12:45-
2:00pm
Networking Lunch
Workshop on “Social Media and Iran” with Katrin Verclas, Davar Iran Ardalan, John Kelly, Olivia Ma, and Nancy Scola
Morningside Analytics did social media monitoring and their findings predicted an oposition win, which didn’t happen. Before the election people self organized by social networks and then, only trusted the same people, after the crackdown. YouTube are having issues determing duplicate videos that have been downloaded, then uploaded, with additional information, invoking recipients to pass the media on, but that also makes it hard to know how much content is been copied, vs. Bring original.
Then, it’s been suggested, there need to be some social media conventions in place, in order for Social Media to spread.

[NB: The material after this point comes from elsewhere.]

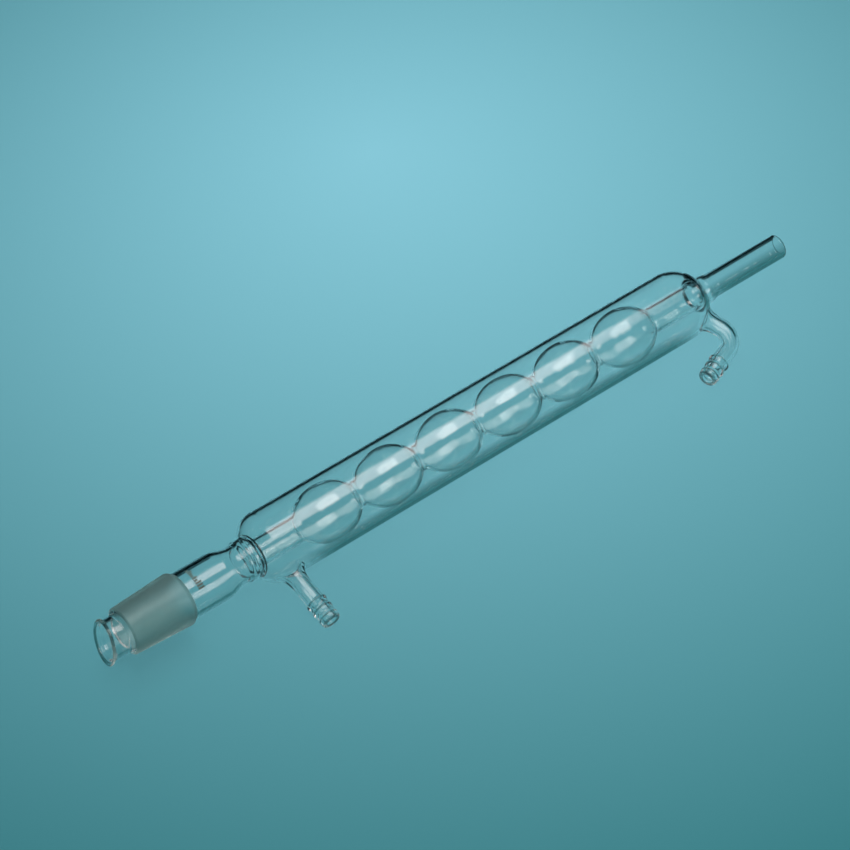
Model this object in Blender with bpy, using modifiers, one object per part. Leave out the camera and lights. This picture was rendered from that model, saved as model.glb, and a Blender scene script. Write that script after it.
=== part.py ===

Cyber Shia group, sponsering conserative clerics, have strengthened over the last 2 years, ESP in the last year. Also, based on the all the data, the opposition should have won, in a similar way Barack Obama won.
It struck me politics is rarely fair, the hard line governent in Iran, strengthed their position while deliberately weakening any opposition, at least, the data appears to show.
But it was brought up we don’t yet have a layer of metadata added to content explaining who, what, where, when and why, making accurate assesment problematic. A lady on the panel said retweets ought to link back to original tweet.
And while Iran in uprising was unfolding, our energy, enviromental biil, the most sweeping bill in a generation, was distracted, by Iran and Michael Jackson’s death, even though the the bill is more important to our way of life, ongoing.
Would what happened in Iran in the last 2 weeks have taken place without the Internet?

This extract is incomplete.